Though that does assume that you manage to not fuck up the bike so irreparably that you loose money when you try to sell it on at the other end – which obviously we did. All in all we only lost US $150, and with the cost of petrol I’d estimate we spent about £170 on transport for 2 people – and it was worth every Vietnamese Dong.
So when you’re planning your 14 day escapade, you’ll need to spend about 10 days riding – that’s if you’re gonna do 150-250km every day that you ride. This leaves you with 4 days spare to sort your shit out. If you want 2 days off in the middle of your trip (to rest up, see sights, etc) then you must buy your bike on the first day you arrive.
Not impossible if you can use Facebook, as there are tonnes of helpful “Bike Selling Ho Chi Minh/Hanoi” pages, but it’s definitely a squeeze.
This also means once you arrive at the other end of the country in 2 weeks, covered in dirt and fuel and quite a few noodles you dropped (because chop sticks are hard) you now have 1 day to sell your bikes – or you lose US $400.
We were incredibly lucky to find two Australians who were parting with their beloved Honda Dreams for a bargain $200 apiece – they were absolute pigs.
Chinese knock offs that we would soon learn did not have the world-renowned reliability of Hondas. Semi-automatic too, so we would get to chose when to change gear, but not have to mess around with a clutch.
This was lucky, because neither me nor my pal had ever ridden a motorbike before.
So we bought the bikes in Ho Chi Minh, having landed a few hours ago. We got a solid night’s sleep in the hostel and set out at 10am the next morning. This was our first mistake. 10am is rush hour, which would have been obvious to everyone expect two kids
who’d never had jobs outside of a restaurant before. It was more manic then I have ever seen a road be.
You know at the start of a disaster movie when the camera’s panning out over scenes of devastation and panic? There’s children running around screaming, people carriers full of desperate families careening into traffic, all put to the deafening symphony of a million blasted horns.
That’s what it was like. Except we were in the middle of it.
This is not the ideal environment to learn how to ride a motorcycle. Our Australian buddies had told us where go and stop were – and had even been magnanimous enough to show us the gears. But apart from riding our bikes two kilometres to the hostel the night before, we had never ridden. Trying to drive out of the Southern Capital during rush hour was certainly an efficient tutorial.
There were thousands of bikes, everywhere. At a red light - if you were the kind of rule abiding citizen then actually looked to see what colour the lights were- you were
packed in like sardines. A foot away on each side of you were more bikes.
There were bikes with three people on the seat, and bikes with wardrobes or bed frames strapped haphazardly to the back. At one part of our journey, we saw a motorbike (with a bigger engine then ours… embarrassing) being ridden by four children, all without helmets and the oldest one looking about 13.
It was total madness.

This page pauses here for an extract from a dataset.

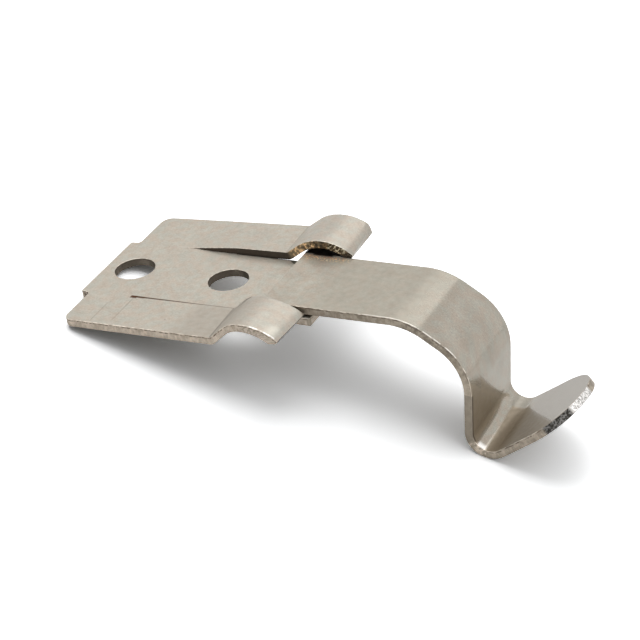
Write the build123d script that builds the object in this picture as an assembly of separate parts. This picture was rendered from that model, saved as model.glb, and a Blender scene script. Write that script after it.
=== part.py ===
"""Placard clip: a riveted base plate with two hooked tabs, and a bent spring tongue held under the hooks."""

import os
from dataclasses import dataclass
from math import cos, radians, sin, tan

from build123d import *

os.makedirs("parts", exist_ok=True)

# Sizes are in millimetres and angles in degrees.
# The origin is on the plate's underside, midway between the two rivet holes.
# +X runs toward the lip, +Y toward the tall hook, and +Z up out of the plate.

# Sheet that both pieces are made of
sheet = 1.0

# Plan of the base plate
plate_width = 25.0
hole_diameter = 5.0
hole_spacing = 13.0
hole_to_left_edge = 2.75
uncut_length = 5.75
strip_width = 11.8
strip_reach = 20.3
lance_gap = 0.1
stub_length = 1.2
stub_notch_radius = 0.5
near_corner_radius = 1.1
far_corner_radius = 1.3

# Near tab and its hook
near_joggle = 0.09
near_lift_starts = uncut_length
near_crease_reach = 10.9
near_crease_lift = 0.18
near_rise_angle = 40.0
near_rise_radius = 3.9
near_crown_lift = 2.33
near_brow_lift = 0.75
near_hook_reach = 19.65
near_hook_skew = 0.0
near_foot_lift = 0.3
near_brow_radius = 0.35

# Far tab and its hook, which is set up higher
far_joggle = 0.83
far_lift_starts = 0.0
far_crease_reach = 11.35
far_crease_lift = 1.07
far_rise_angle = 35.0
far_rise_radius = 5.75
far_crown_lift = 3.17
far_brow_lift = 2.16
far_hook_reach = 19.7
far_hook_skew = 0.7
far_foot_lift = 0.98
far_brow_radius = 0.5

# Beside its slit a tab stays level at first, and then steps up over a run
joggle_delay = 1.4
joggle_run = 6.7

# Spring tongue
tongue_width = 11.54
tongue_offset = 0.15
tongue_float = 0.24
tongue_root = 13.95
flat_length = 16.0
shoulder_radius = 7.4
shoulder_angle = 34.3
slope_length = 2.1
knee_radius = 6.1
knee_angle = 61.7
leg_length = 5.0
toe_radius = 1.9
toe_angle = 129.3
lip_length = 10.8
lip_curl = 2.8

# Ears of the tongue, which sit under the hooks; the near one is shorter, as its hook is lower
near_ear_setback = 0.4
near_ear_length = 1.7
far_ear_length = 4.65
ear_reach = 10.0
ear_shoulder = 0.18
ear_slant = 0.2
ear_fillet = 0.3
ear_round = 0.3

# Levels and edges that the two pieces share
plate_left = -hole_spacing / 2 - hole_to_left_edge
slit_start = plate_left + uncut_length
tab_inner = strip_width / 2 + lance_gap
tab_outer = plate_width / 2
tongue_bottom = sheet + tongue_float


@dataclass
class TabShape:
    """One side tab: its side of the plate, its lift, and the profile of its hook."""

    side: int
    joggle: float
    lift_starts: float
    crease_reach: float
    crease_lift: float
    rise_angle: float
    rise_radius: float
    crown_lift: float
    brow_lift: float
    hook_reach: float
    hook_skew: float
    foot_lift: float
    brow_radius: float


near_tab = TabShape(
    side=-1,
    joggle=near_joggle,
    lift_starts=near_lift_starts,
    crease_reach=near_crease_reach,
    crease_lift=near_crease_lift,
    rise_angle=near_rise_angle,
    rise_radius=near_rise_radius,
    crown_lift=near_crown_lift,
    brow_lift=near_brow_lift,
    hook_reach=near_hook_reach,
    hook_skew=near_hook_skew,
    foot_lift=near_foot_lift,
    brow_radius=near_brow_radius,
)

far_tab = TabShape(
    side=1,
    joggle=far_joggle,
    lift_starts=far_lift_starts,
    crease_reach=far_crease_reach,
    crease_lift=far_crease_lift,
    rise_angle=far_rise_angle,
    rise_radius=far_rise_radius,
    crown_lift=far_crown_lift,
    brow_lift=far_brow_lift,
    hook_reach=far_hook_reach,
    hook_skew=far_hook_skew,
    foot_lift=far_foot_lift,
    brow_radius=far_brow_radius,
)


def side_view(across):
    """Plane of a side view at one place across the plate: x along the clip, y up."""
    return Plane(origin=(0, across, 0), x_dir=(1, 0, 0), z_dir=(0, -1, 0))


def push_across(face, across_from, across_to):
    """Push a side-view face from one place across the plate to another."""
    start = min(across_from, across_to)
    width = abs(across_to - across_from)
    return extrude(side_view(start) * face, amount=-width)


def raise_plan(points, level_from, level_to):
    """Solid over a plan outline, from one level to another."""
    outline = make_face(Polyline(*points, close=True))
    return extrude(Pos(0, 0, level_from) * outline, amount=level_to - level_from)


def tab_edge_levels(tab, is_inner):
    """Stations along one long edge of a tab, each with the level of its top face."""
    joggle_start = slit_start + joggle_delay
    stations = [plate_left, joggle_start, joggle_start + joggle_run, tab.crease_reach]
    if is_inner:
        lifts = [0.0, 0.0, tab.joggle, tab.crease_lift]
    else:
        lift_from = plate_left + tab.lift_starts
        slope = tab.crease_lift / (tab.crease_reach - lift_from)
        lifts = [max(0.0, (station - lift_from) * slope) for station in stations]
    return [(station, sheet + lift) for station, lift in zip(stations, lifts)]


def tab_edge_face(tab, is_inner):
    """Side view of the tab at its inner or outer edge, as a closed outline."""
    top = tab_edge_levels(tab, is_inner)
    bottom = [(station, level - sheet) for station, level in reversed(top)]
    return make_face(Polyline(*top, *bottom, close=True))


def tab_blade(tab):
    """The tab's flat part, ruled between its inner and outer edges."""
    inner = side_view(tab.side * tab_inner) * tab_edge_face(tab, True)
    outer = side_view(tab.side * tab_outer) * tab_edge_face(tab, False)
    return loft([inner, outer], ruled=True)


def under_arch(tab, depth):
    """Everything under the hook's arch, measured at a depth below its top surface."""
    rise = radians(tab.rise_angle)
    crease_level = sheet + tab.crease_lift
    crown_level = sheet + tab.crown_lift
    arc_level = crown_level - tab.rise_radius * (1 - cos(rise))
    arc_x = tab.crease_reach + (arc_level - crease_level) / tan(rise)
    crown_x = arc_x + tab.rise_radius * sin(rise)

    # The second arc leaves the crown level and meets the end of the hook at the brow.
    drop_run = tab.hook_reach - crown_x
    drop = tab.crown_lift - tab.brow_lift
    drop_radius = (drop_run**2 + drop**2) / (2 * drop)

    # Both ends are carried on well below the plate, so that the arch meets the blade along a mitre.
    floor = -plate_width
    arc_start = Vector(arc_x + depth * sin(rise), arc_level - depth * cos(rise))
    rise_foot = Vector(arc_start.X - (arc_start.Y - floor) / tan(rise), floor)
    rise_line = Line(rise_foot, arc_start)
    up_arc = JernArc(arc_start, (cos(rise), sin(rise)), tab.rise_radius - depth, -tab.rise_angle)
    down_arc = JernArc((crown_x, crown_level - depth), (1, 0), drop_radius - depth, -90)
    end = down_arc @ 1
    corner = Vector(end.X, floor)
    face = make_face([rise_line, up_arc, down_arc, Line(end, corner), Line(corner, rise_foot)])
    return push_across(face, tab.side * tab_inner, tab.side * tab_outer)


def hook(tab):
    """The arched hook at the tab's end, with its short turned-down foot."""
    inner = tab.side * tab_inner
    outer = tab.side * tab_outer
    inner_end = tab.hook_reach + tab.hook_skew
    outer_end = tab.hook_reach
    back = tab.crease_reach - sheet
    top = sheet + tab.crown_lift + sheet

    foot_plan = [(inner_end - sheet, inner), (inner_end, inner), (outer_end, outer), (outer_end - sheet, outer)]
    foot_room = raise_plan(foot_plan, tab.foot_lift, top)
    hook_plan = [(back, inner), (inner_end, inner), (outer_end, outer), (back, outer)]
    hook_room = raise_plan(hook_plan, tab.crease_lift, top)
    hollow = under_arch(tab, sheet) - foot_room
    body = (under_arch(tab, 0) & hook_room) - hollow

    below_foot = Box(inner_end, 2 * plate_width, plate_width, align=(Align.MIN, Align.CENTER, Align.MAX))
    body -= Pos(outer_end - 2 * sheet, 0, sheet + tab.foot_lift) * below_foot
    end_face = body.faces().sort_by(Axis.X)[-1]
    brow = end_face.edges().sort_by(Axis.Z)[-1]
    return fillet(brow, tab.brow_radius)


def vertex_at(outline, along, across):
    """The outline's corner nearest to a place in the plan."""
    return outline.vertices().sort_by_distance((along, across, 0))[0]


def plate_outline():
    """Plan of the whole base plate, with its rounded corners and the notches beside its stub."""
    right = tab_outer + strip_reach
    stub_left = plate_left - stub_length
    stub_edge = strip_width / 2
    outline = make_face(
        Polyline(
            (right, -tab_outer),
            (right, tab_outer),
            (plate_left, tab_outer),
            (plate_left, stub_edge),
            (stub_left, stub_edge),
            (stub_left, -stub_edge),
            (plate_left, -stub_edge),
            (plate_left, -tab_outer),
            close=True,
        )
    )
    outline = fillet(vertex_at(outline, plate_left, -tab_outer), near_corner_radius)
    outline = fillet(vertex_at(outline, plate_left, tab_outer), far_corner_radius)
    for across in (-stub_edge, stub_edge):
        outline = fillet(vertex_at(outline, plate_left, across), stub_notch_radius)
    return outline


def base_plate():
    """Stamped plate: the middle strip, the uncut left part, both tabs, both hooks and the rivet holes."""
    left = plate_left - stub_length
    strip_edge = strip_width / 2
    plan = [
        (left, -tab_inner),
        (slit_start, -tab_inner),
        (slit_start, -strip_edge),
        (strip_reach, -strip_edge),
        (strip_reach, strip_edge),
        (slit_start, strip_edge),
        (slit_start, tab_inner),
        (left, tab_inner),
    ]
    body = raise_plan(plan, 0, sheet)
    for tab in (near_tab, far_tab):
        body += tab_blade(tab)
        body += hook(tab)
    body = body & extrude(Pos(0, 0, -plate_width) * plate_outline(), amount=2 * plate_width)
    hole = Cylinder(hole_diameter / 2, 4 * sheet)
    for place in (-hole_spacing / 2, hole_spacing / 2):
        body -= Pos(place, 0, 0) * hole
    return body


def bent_sheet(start, moves):
    """Side view of a bent sheet: it starts level, and each move is a straight run or a bend."""
    heading = 0.0
    lower_point = Vector(*start)
    edges = []
    for kind, size, angle in moves:
        direction = Vector(cos(radians(heading)), sin(radians(heading)))
        upper_point = lower_point + Vector(-direction.Y, direction.X) * sheet
        if not edges:
            edges.append(Line(lower_point, upper_point))
        if kind == "run":
            lower = Line(lower_point, lower_point + direction * size)
            upper = Line(upper_point, upper_point + direction * size)
        else:
            lower_radius = size + sheet if angle > 0 else size
            upper_radius = size if angle > 0 else size + sheet
            lower = JernArc(lower_point, direction, lower_radius, angle)
            upper = JernArc(upper_point, direction, upper_radius, angle)
            heading += angle
        edges += [lower, upper]
        lower_point = lower @ 1
    edges.append(Line(lower @ 1, upper @ 1))
    return make_face(edges), (lower @ 1 + upper @ 1) / 2, heading


def lip_end_waste(tip, heading):
    """What is cut off the lip's square end to leave a full round."""
    half = tongue_width / 2
    turn = heading - lip_curl / 2 * half / lip_length
    lip_plane = Plane(
        origin=(tip.X, tongue_offset, tip.Y),
        x_dir=(cos(radians(turn)), 0, sin(radians(turn))),
        z_dir=(-sin(radians(turn)), 0, cos(radians(turn))),
    )
    square = Rectangle(half + sheet, 2 * (half + sheet), align=(Align.MIN, Align.CENTER))
    waste = Pos(-half, 0) * (square - Circle(half))
    return extrude(lip_plane * waste, amount=2 * sheet, both=True)


def tongue_ears():
    """Cross ears at the tongue's root, which the hooks hold down."""
    half = tongue_width / 2
    near_left = tongue_root + near_ear_setback
    near_right = near_left + near_ear_length
    far_right = tongue_root + far_ear_length
    joint = far_right + sheet
    outline = make_face(
        Polyline(
            (tongue_root, ear_reach),
            (far_right, ear_reach),
            (far_right, half),
            (joint, half),
            (joint, -half),
            (near_right, -half),
            (near_right, -ear_reach),
            (near_left, -ear_reach),
            (near_left, -half - ear_shoulder - ear_slant),
            (tongue_root, -half - ear_shoulder),
            close=True,
        )
    )
    outline = fillet(vertex_at(outline, far_right, half), ear_fillet)
    outline = fillet(vertex_at(outline, near_right, -half), ear_fillet)
    ears = extrude(Pos(0, tongue_offset, tongue_bottom) * outline, amount=sheet)
    top_edges = ears.faces().sort_by(Axis.Z)[-1].edges().filter_by(Axis.Y)
    eased = [edge for edge in top_edges if abs(edge.center().Y) > half]
    eased = [edge for edge in eased if edge.center().X > near_right - ear_fillet]
    return fillet(eased, ear_round)


def spring_tongue():
    """Bent leaf: root ears, flat, shoulder, slope, knee, leg, toe and the round-ended lip."""
    moves = [
        ("run", flat_length, 0),
        ("bend", shoulder_radius, -shoulder_angle),
        ("run", slope_length, 0),
        ("bend", knee_radius, -knee_angle),
        ("run", leg_length, 0),
        ("bend", toe_radius, toe_angle),
        ("bend", lip_length / radians(lip_curl), lip_curl),
    ]
    profile, tip, heading = bent_sheet((tongue_root, tongue_bottom), moves)
    half = tongue_width / 2
    body = push_across(profile, tongue_offset - half, tongue_offset + half)
    body -= lip_end_waste(tip, heading)
    return body + tongue_ears()


def write_piece(name, piece):
    """Name one finished piece and write it to the parts folder."""
    piece.label = name
    export_step(piece, f"parts/{name}.step")


write_piece("base_plate", base_plate())
write_piece("spring_tongue", spring_tongue())
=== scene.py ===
"""Placard clip: a stamped plate with two hooked tabs, and a bent spring tongue held under the hooks.

The plate and the tongue are built as flat blanks with sheared edges, and then bent as the real sheets were.
Sizes in the classes are in millimetres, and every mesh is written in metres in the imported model's frame.
"""

import logging
import math
from dataclasses import dataclass, field, replace
from enum import Enum
from functools import reduce

import bpy
import numpy as np
from mathutils import Matrix, Vector, geometry


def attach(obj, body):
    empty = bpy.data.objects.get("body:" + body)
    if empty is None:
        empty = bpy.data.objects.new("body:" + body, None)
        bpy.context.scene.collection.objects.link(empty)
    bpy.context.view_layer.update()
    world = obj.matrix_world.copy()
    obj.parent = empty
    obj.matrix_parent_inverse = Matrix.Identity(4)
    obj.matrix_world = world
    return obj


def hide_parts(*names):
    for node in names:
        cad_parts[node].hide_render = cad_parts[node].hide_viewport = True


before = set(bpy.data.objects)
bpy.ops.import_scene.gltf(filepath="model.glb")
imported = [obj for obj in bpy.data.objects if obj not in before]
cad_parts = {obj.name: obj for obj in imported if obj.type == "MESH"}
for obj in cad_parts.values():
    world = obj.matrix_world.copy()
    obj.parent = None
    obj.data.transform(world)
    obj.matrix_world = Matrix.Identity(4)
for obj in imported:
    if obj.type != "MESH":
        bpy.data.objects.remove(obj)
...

It was also the most fun I’ve ever had driving since.
After a few hours we picked it up (top tip: use your horn for literally everything. Think you might turn left? Horn. Thinking about overtaking? Horn. See a cool looking cloud and want to alert everyone in the vicinity? Horn) After the first few days we were proficient enough to ride reasonably safely; with only one bad crash involving a large chunk of concrete in the middle of a dirt road, and me flying over it.
We stayed in a lot of different kinds of places over the two weeks – we tried dipping in and out of the mountains, which were insane; and the coast, which was beautiful in a way I haven’t seen anywhere else in the world. We initially thought the food was very plain, before learning on our last day that we’d been eating it wrong the entire time.
We did make it to Hanoi before the visa ran out, with a lavish one day to spare. As we rode into Hanoi – now well-seasoned to the mesh of honking and metal and exhaust fumes that surrounded each city - we glided through the city streets, heads held high, proud of what we’d accomplished. Or at least we would have, if my “Honda” hadn’t conked out 40 km shy of the capital.
Instead we sort of trundled into the city, bouncing along on broken suspension and praying that each obscenely loud gear change wouldn’t be it’s last. Covered in sweat and soot but with massive grins. In the end my buddy’s bike (due to his significantly safer riding approach) was still in great condition and was sold again for $200, whereas mine had been
beaten around significantly more and was given away for a measly $50 in desperation to get rid of it before our flight.
The best money I’ve ever spent was renting two semiautomatic bikes for a fortnight in Vietnam - for $50.
It wasn’t a graceful end to our trip, but it was certainly more in character of the journey.